Begin Extracted information

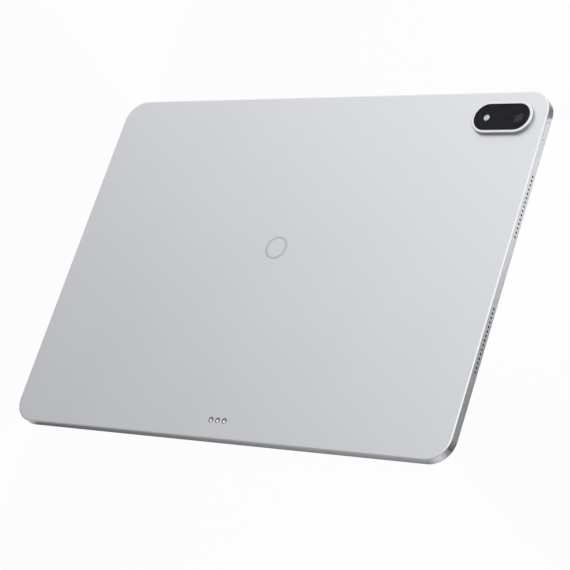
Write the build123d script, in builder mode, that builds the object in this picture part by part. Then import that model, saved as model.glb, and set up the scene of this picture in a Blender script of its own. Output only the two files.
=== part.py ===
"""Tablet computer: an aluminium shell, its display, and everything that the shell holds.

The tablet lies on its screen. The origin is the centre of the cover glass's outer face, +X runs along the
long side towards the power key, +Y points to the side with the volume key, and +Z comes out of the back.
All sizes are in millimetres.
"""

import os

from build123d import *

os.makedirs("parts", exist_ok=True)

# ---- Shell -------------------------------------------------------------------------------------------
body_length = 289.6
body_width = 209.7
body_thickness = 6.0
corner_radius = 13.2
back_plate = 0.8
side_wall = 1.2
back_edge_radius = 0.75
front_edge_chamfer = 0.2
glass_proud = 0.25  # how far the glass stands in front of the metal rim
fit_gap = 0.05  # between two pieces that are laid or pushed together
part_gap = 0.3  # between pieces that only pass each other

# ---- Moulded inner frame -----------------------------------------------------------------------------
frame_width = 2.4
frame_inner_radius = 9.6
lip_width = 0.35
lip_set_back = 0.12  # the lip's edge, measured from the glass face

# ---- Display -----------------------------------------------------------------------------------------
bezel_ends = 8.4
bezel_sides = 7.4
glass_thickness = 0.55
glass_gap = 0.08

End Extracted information
Begin Extracted information

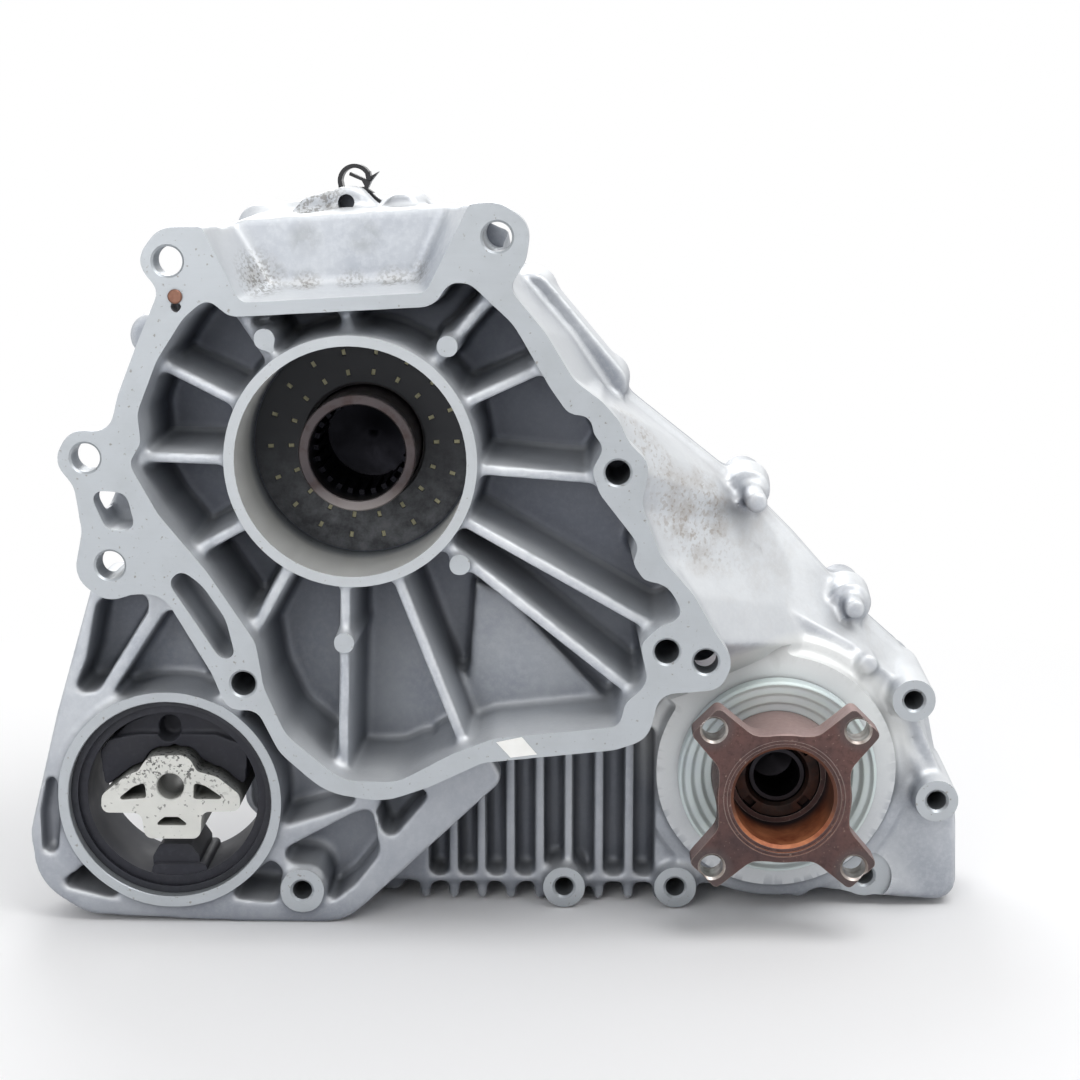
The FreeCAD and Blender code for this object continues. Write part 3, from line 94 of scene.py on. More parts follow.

End Extracted information
Begin Extracted information

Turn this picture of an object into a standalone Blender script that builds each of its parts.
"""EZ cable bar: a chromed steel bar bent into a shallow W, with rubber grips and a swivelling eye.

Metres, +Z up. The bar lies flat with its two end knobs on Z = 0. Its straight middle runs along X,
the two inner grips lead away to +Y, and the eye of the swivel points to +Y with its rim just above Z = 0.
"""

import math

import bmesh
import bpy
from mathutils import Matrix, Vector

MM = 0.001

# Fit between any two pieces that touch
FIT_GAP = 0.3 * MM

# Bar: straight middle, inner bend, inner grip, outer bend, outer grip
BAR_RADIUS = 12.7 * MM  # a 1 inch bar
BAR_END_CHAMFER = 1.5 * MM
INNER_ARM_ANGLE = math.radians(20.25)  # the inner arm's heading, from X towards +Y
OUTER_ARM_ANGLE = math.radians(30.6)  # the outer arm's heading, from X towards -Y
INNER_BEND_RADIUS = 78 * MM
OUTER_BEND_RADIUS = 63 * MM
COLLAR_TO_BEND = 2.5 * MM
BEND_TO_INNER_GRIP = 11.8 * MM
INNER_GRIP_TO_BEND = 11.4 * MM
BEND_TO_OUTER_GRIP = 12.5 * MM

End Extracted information

**Your task**. Out of the data above, set down the lines from the one with "Turn this picture" to the one with "BEND_TO_OUTER_GRIP = 12.5 * MM", both included, exactly as written and with no additions.

**Right answer**.
Turn this picture of an object into a standalone Blender script that builds each of its parts.
"""EZ cable bar: a chromed steel bar bent into a shallow W, with rubber grips and a swivelling eye.

Metres, +Z up. The bar lies flat with its two end knobs on Z = 0. Its straight middle runs along X,
the two inner grips lead away to +Y, and the eye of the swivel points to +Y with its rim just above Z = 0.
"""

import math

import bmesh
import bpy
from mathutils import Matrix, Vector

MM = 0.001

# Fit between any two pieces that touch
FIT_GAP = 0.3 * MM

# Bar: straight middle, inner bend, inner grip, outer bend, outer grip
BAR_RADIUS = 12.7 * MM  # a 1 inch bar
BAR_END_CHAMFER = 1.5 * MM
INNER_ARM_ANGLE = math.radians(20.25)  # the inner arm's heading, from X towards +Y
OUTER_ARM_ANGLE = math.radians(30.6)  # the outer arm's heading, from X towards -Y
INNER_BEND_RADIUS = 78 * MM
OUTER_BEND_RADIUS = 63 * MM
COLLAR_TO_BEND = 2.5 * MM
BEND_TO_INNER_GRIP = 11.8 * MM
INNER_GRIP_TO_BEND = 11.4 * MM
BEND_TO_OUTER_GRIP = 12.5 * MM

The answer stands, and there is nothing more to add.